- _Task description_: In this exercise, reproduce all the entries that follow exactly.

:: Data lines ::

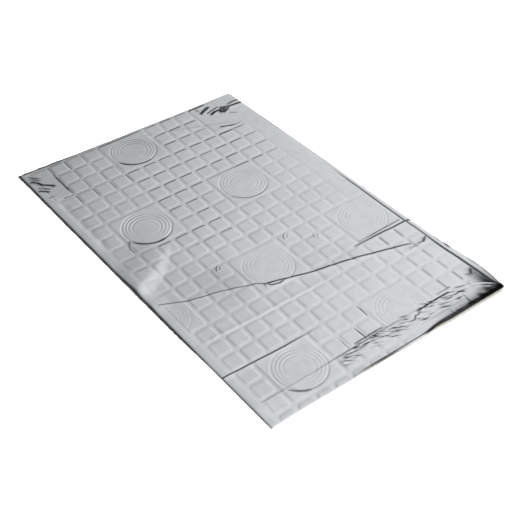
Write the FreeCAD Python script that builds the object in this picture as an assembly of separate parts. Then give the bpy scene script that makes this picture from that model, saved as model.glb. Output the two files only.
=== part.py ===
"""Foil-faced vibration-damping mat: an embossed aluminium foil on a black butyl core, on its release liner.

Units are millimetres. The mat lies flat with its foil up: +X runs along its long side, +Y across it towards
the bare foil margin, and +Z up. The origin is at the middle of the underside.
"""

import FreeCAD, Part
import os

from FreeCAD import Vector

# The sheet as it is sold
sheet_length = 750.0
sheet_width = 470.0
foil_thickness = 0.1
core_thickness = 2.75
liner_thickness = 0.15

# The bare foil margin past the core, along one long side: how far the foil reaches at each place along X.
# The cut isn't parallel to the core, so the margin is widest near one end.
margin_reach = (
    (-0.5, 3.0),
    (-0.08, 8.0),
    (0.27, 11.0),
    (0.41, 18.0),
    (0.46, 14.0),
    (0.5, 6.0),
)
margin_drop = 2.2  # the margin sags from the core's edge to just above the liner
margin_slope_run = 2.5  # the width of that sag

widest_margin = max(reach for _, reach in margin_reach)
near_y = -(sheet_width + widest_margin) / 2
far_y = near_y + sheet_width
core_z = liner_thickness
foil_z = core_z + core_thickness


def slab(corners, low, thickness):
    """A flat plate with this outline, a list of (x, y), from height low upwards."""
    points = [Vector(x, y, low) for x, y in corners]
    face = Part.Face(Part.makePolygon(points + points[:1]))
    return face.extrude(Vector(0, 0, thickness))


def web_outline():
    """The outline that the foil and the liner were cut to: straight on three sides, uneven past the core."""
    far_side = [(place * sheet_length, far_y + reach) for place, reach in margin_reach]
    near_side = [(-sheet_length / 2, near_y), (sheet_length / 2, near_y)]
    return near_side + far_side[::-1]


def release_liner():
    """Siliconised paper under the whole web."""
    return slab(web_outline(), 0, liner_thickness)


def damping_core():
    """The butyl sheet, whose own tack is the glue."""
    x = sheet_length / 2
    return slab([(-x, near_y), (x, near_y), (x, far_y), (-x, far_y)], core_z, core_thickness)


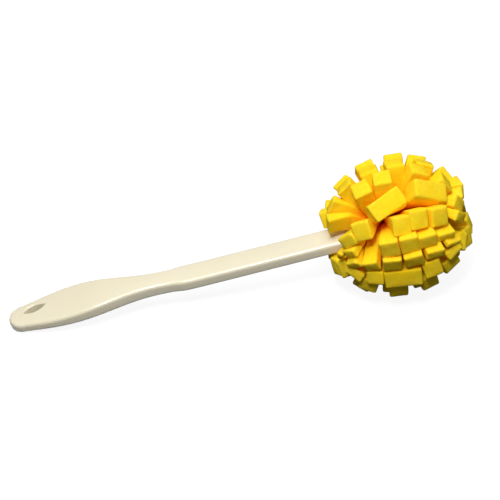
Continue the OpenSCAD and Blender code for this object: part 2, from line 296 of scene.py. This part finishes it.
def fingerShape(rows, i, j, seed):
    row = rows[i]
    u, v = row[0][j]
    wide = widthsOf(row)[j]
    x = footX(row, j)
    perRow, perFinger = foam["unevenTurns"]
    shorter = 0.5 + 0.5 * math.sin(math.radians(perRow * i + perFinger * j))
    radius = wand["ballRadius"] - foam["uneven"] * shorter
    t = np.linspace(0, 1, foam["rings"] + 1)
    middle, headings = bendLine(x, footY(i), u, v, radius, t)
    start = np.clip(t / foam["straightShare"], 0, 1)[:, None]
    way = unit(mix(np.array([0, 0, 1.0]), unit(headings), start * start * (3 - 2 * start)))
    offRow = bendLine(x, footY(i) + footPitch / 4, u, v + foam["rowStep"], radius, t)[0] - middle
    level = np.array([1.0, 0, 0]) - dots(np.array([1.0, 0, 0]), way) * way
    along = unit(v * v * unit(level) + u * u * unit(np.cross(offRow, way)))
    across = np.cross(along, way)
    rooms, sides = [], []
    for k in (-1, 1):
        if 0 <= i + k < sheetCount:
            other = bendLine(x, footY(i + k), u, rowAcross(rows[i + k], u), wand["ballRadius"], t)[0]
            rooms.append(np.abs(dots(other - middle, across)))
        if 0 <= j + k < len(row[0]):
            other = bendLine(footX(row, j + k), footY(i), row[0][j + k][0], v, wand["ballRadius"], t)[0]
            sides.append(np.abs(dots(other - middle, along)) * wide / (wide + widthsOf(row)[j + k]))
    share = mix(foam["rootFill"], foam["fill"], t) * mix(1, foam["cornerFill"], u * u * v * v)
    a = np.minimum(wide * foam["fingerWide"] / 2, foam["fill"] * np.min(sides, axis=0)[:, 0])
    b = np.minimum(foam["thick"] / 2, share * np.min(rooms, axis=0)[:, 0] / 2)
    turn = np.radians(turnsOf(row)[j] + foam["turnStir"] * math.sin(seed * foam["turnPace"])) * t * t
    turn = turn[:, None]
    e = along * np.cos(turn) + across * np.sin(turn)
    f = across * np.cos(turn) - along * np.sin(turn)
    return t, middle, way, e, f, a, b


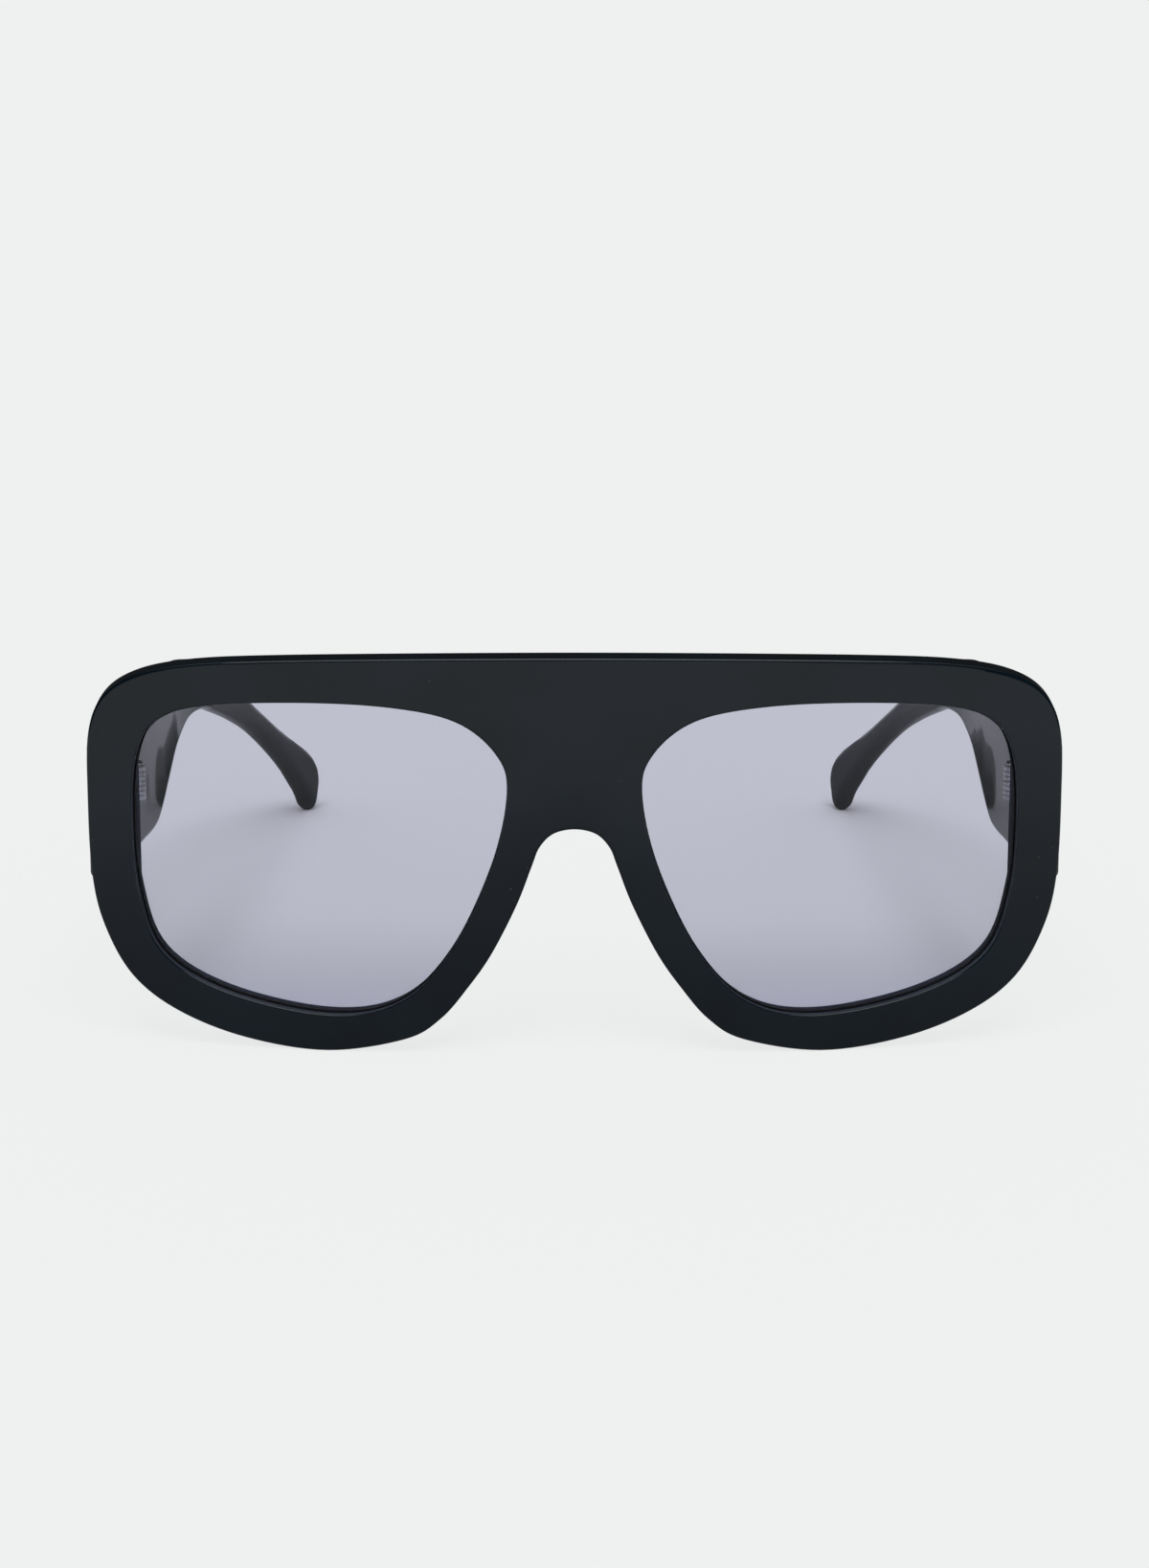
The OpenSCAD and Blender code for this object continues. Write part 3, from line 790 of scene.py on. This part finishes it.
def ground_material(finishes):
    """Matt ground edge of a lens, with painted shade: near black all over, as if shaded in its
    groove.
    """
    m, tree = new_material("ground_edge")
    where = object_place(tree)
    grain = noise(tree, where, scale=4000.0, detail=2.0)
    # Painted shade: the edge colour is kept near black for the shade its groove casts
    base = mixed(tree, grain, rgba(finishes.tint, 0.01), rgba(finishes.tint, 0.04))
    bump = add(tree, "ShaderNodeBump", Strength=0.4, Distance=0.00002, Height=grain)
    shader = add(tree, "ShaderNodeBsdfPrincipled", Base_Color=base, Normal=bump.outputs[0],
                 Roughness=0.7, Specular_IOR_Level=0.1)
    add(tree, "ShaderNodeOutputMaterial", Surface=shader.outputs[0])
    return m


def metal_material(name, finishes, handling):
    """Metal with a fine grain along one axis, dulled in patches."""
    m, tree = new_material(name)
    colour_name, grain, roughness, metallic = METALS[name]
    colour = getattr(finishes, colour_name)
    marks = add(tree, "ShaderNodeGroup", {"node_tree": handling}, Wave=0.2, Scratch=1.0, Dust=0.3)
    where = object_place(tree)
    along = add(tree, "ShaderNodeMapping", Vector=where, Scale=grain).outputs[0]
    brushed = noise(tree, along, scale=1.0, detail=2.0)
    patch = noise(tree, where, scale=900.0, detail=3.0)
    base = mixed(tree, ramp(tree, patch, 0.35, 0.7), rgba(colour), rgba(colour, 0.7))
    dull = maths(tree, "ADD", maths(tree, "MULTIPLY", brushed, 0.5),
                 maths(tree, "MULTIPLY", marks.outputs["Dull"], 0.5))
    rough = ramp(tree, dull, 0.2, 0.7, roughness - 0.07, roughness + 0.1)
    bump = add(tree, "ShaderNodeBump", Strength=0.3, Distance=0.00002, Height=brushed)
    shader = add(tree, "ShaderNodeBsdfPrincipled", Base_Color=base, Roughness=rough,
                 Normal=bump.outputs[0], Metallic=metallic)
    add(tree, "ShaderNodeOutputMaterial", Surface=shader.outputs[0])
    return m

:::

- _Solved problem_:
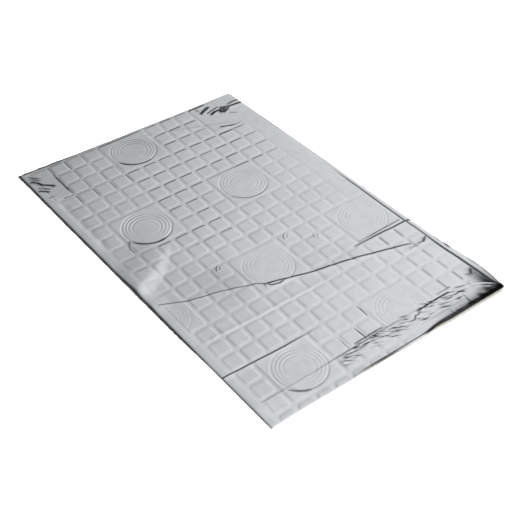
Write the FreeCAD Python script that builds the object in this picture as an assembly of separate parts. Then give the bpy scene script that makes this picture from that model, saved as model.glb. Output the two files only.
=== part.py ===
"""Foil-faced vibration-damping mat: an embossed aluminium foil on a black butyl core, on its release liner.

Units are millimetres. The mat lies flat with its foil up: +X runs along its long side, +Y across it towards
the bare foil margin, and +Z up. The origin is at the middle of the underside.
"""

import FreeCAD, Part
import os

from FreeCAD import Vector

# The sheet as it is sold
sheet_length = 750.0
sheet_width = 470.0
foil_thickness = 0.1
core_thickness = 2.75
liner_thickness = 0.15

# The bare foil margin past the core, along one long side: how far the foil reaches at each place along X.
# The cut isn't parallel to the core, so the margin is widest near one end.
margin_reach = (
    (-0.5, 3.0),
    (-0.08, 8.0),
    (0.27, 11.0),
    (0.41, 18.0),
    (0.46, 14.0),
    (0.5, 6.0),
)
margin_drop = 2.2  # the margin sags from the core's edge to just above the liner
margin_slope_run = 2.5  # the width of that sag

widest_margin = max(reach for _, reach in margin_reach)
near_y = -(sheet_width + widest_margin) / 2
far_y = near_y + sheet_width
core_z = liner_thickness
foil_z = core_z + core_thickness


def slab(corners, low, thickness):
    """A flat plate with this outline, a list of (x, y), from height low upwards."""
    points = [Vector(x, y, low) for x, y in corners]
    face = Part.Face(Part.makePolygon(points + points[:1]))
    return face.extrude(Vector(0, 0, thickness))


def web_outline():
    """The outline that the foil and the liner were cut to: straight on three sides, uneven past the core."""
    far_side = [(place * sheet_length, far_y + reach) for place, reach in margin_reach]
    near_side = [(-sheet_length / 2, near_y), (sheet_length / 2, near_y)]
    return near_side + far_side[::-1]


def release_liner():
    """Siliconised paper under the whole web."""
    return slab(web_outline(), 0, liner_thickness)


def damping_core():
    """The butyl sheet, whose own tack is the glue."""
    x = sheet_length / 2
    return slab([(-x, near_y), (x, near_y), (x, far_y), (-x, far_y)], core_z, core_thickness)


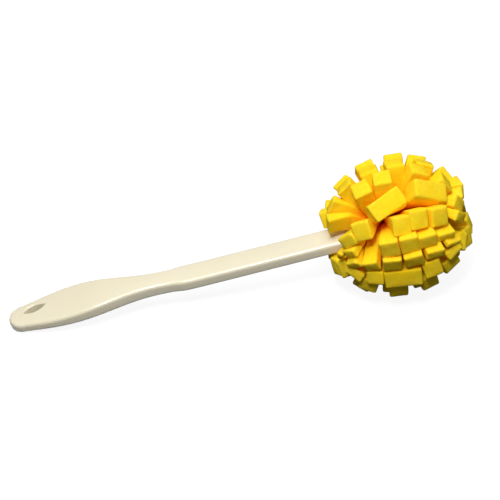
Continue the OpenSCAD and Blender code for this object: part 2, from line 296 of scene.py. This part finishes it.
def fingerShape(rows, i, j, seed):
    row = rows[i]
    u, v = row[0][j]
    wide = widthsOf(row)[j]
    x = footX(row, j)
    perRow, perFinger = foam["unevenTurns"]
    shorter = 0.5 + 0.5 * math.sin(math.radians(perRow * i + perFinger * j))
    radius = wand["ballRadius"] - foam["uneven"] * shorter
    t = np.linspace(0, 1, foam["rings"] + 1)
    middle, headings = bendLine(x, footY(i), u, v, radius, t)
    start = np.clip(t / foam["straightShare"], 0, 1)[:, None]
    way = unit(mix(np.array([0, 0, 1.0]), unit(headings), start * start * (3 - 2 * start)))
    offRow = bendLine(x, footY(i) + footPitch / 4, u, v + foam["rowStep"], radius, t)[0] - middle
    level = np.array([1.0, 0, 0]) - dots(np.array([1.0, 0, 0]), way) * way
    along = unit(v * v * unit(level) + u * u * unit(np.cross(offRow, way)))
    across = np.cross(along, way)
    rooms, sides = [], []
    for k in (-1, 1):
        if 0 <= i + k < sheetCount:
            other = bendLine(x, footY(i + k), u, rowAcross(rows[i + k], u), wand["ballRadius"], t)[0]
            rooms.append(np.abs(dots(other - middle, across)))
        if 0 <= j + k < len(row[0]):
            other = bendLine(footX(row, j + k), footY(i), row[0][j + k][0], v, wand["ballRadius"], t)[0]
            sides.append(np.abs(dots(other - middle, along)) * wide / (wide + widthsOf(row)[j + k]))
    share = mix(foam["rootFill"], foam["fill"], t) * mix(1, foam["cornerFill"], u * u * v * v)
    a = np.minimum(wide * foam["fingerWide"] / 2, foam["fill"] * np.min(sides, axis=0)[:, 0])
    b = np.minimum(foam["thick"] / 2, share * np.min(rooms, axis=0)[:, 0] / 2)
    turn = np.radians(turnsOf(row)[j] + foam["turnStir"] * math.sin(seed * foam["turnPace"])) * t * t
    turn = turn[:, None]
    e = along * np.cos(turn) + across * np.sin(turn)
    f = across * np.cos(turn) - along * np.sin(turn)
    return t, middle, way, e, f, a, b


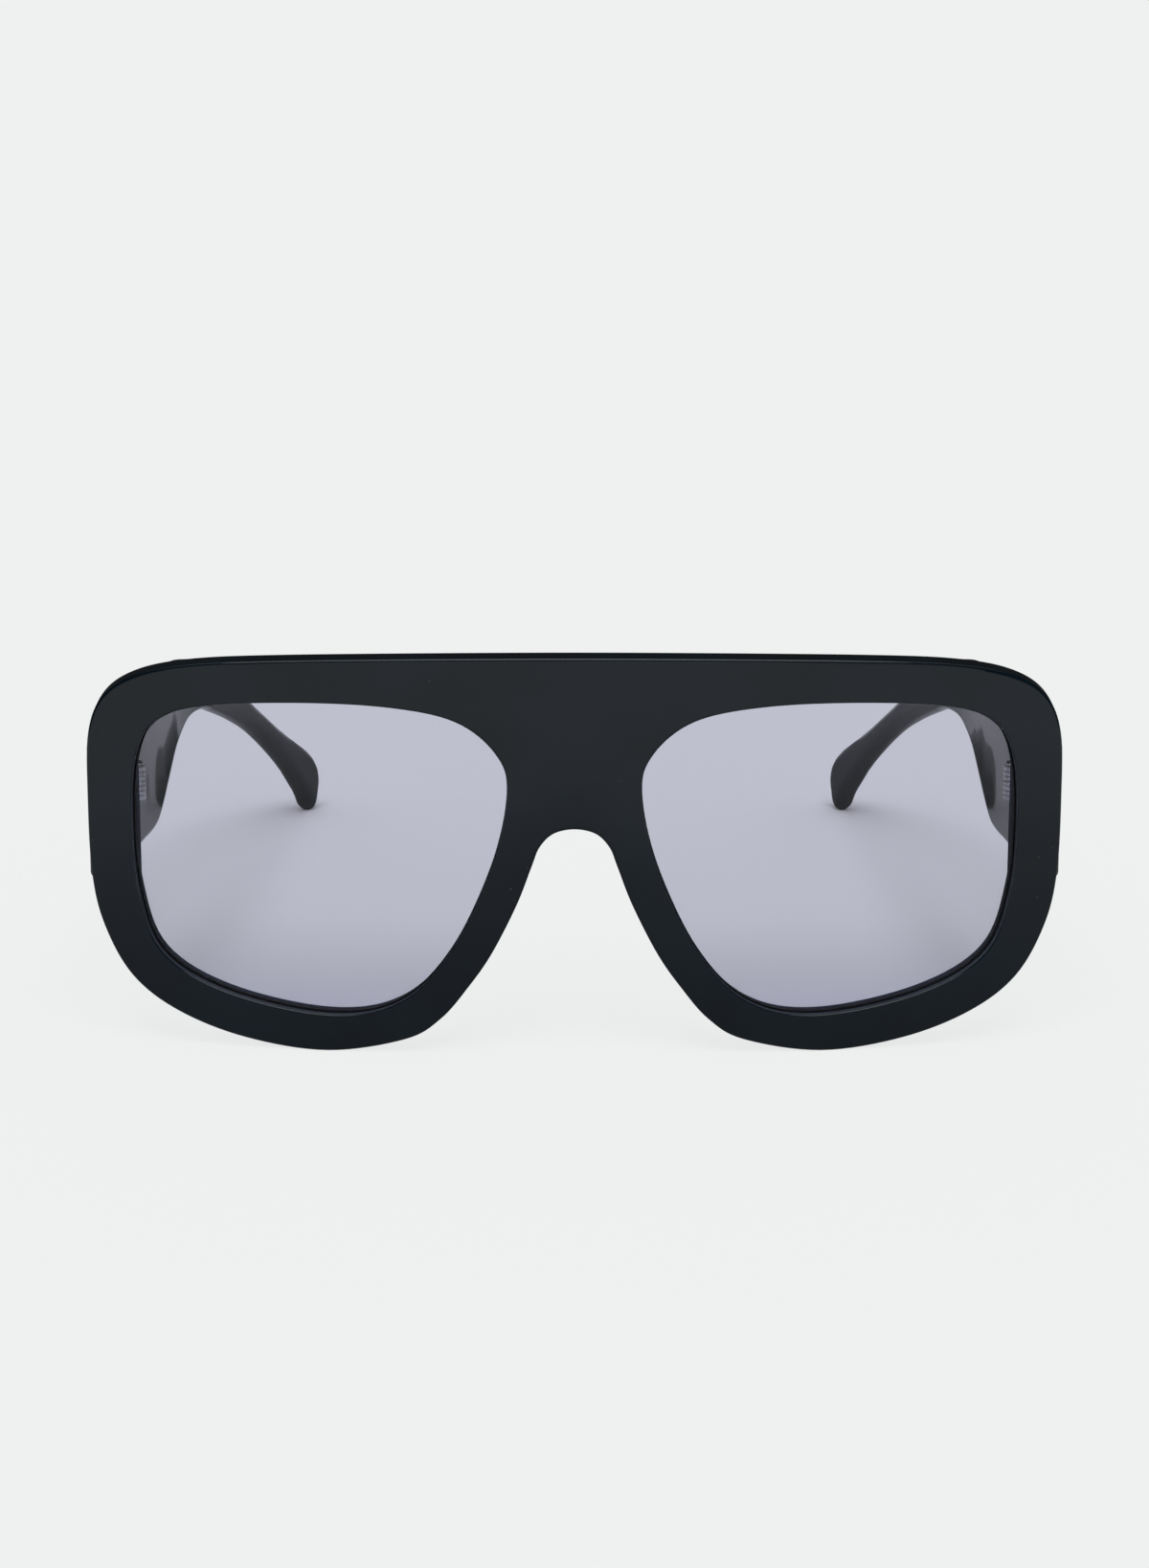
The OpenSCAD and Blender code for this object continues. Write part 3, from line 790 of scene.py on. This part finishes it.
def ground_material(finishes):
    """Matt ground edge of a lens, with painted shade: near black all over, as if shaded in its
    groove.
    """
    m, tree = new_material("ground_edge")
    where = object_place(tree)
    grain = noise(tree, where, scale=4000.0, detail=2.0)
    # Painted shade: the edge colour is kept near black for the shade its groove casts
    base = mixed(tree, grain, rgba(finishes.tint, 0.01), rgba(finishes.tint, 0.04))
    bump = add(tree, "ShaderNodeBump", Strength=0.4, Distance=0.00002, Height=grain)
    shader = add(tree, "ShaderNodeBsdfPrincipled", Base_Color=base, Normal=bump.outputs[0],
                 Roughness=0.7, Specular_IOR_Level=0.1)
    add(tree, "ShaderNodeOutputMaterial", Surface=shader.outputs[0])
    return m


def metal_material(name, finishes, handling):
    """Metal with a fine grain along one axis, dulled in patches."""
    m, tree = new_material(name)
    colour_name, grain, roughness, metallic = METALS[name]
    colour = getattr(finishes, colour_name)
    marks = add(tree, "ShaderNodeGroup", {"node_tree": handling}, Wave=0.2, Scratch=1.0, Dust=0.3)
    where = object_place(tree)
    along = add(tree, "ShaderNodeMapping", Vector=where, Scale=grain).outputs[0]
    brushed = noise(tree, along, scale=1.0, detail=2.0)
    patch = noise(tree, where, scale=900.0, detail=3.0)
    base = mixed(tree, ramp(tree, patch, 0.35, 0.7), rgba(colour), rgba(colour, 0.7))
    dull = maths(tree, "ADD", maths(tree, "MULTIPLY", brushed, 0.5),
                 maths(tree, "MULTIPLY", marks.outputs["Dull"], 0.5))
    rough = ramp(tree, dull, 0.2, 0.7, roughness - 0.07, roughness + 0.1)
    bump = add(tree, "ShaderNodeBump", Strength=0.3, Distance=0.00002, Height=brushed)
    shader = add(tree, "ShaderNodeBsdfPrincipled", Base_Color=base, Roughness=rough,
                 Normal=bump.outputs[0], Metallic=metallic)
    add(tree, "ShaderNodeOutputMaterial", Surface=shader.outputs[0])
    return m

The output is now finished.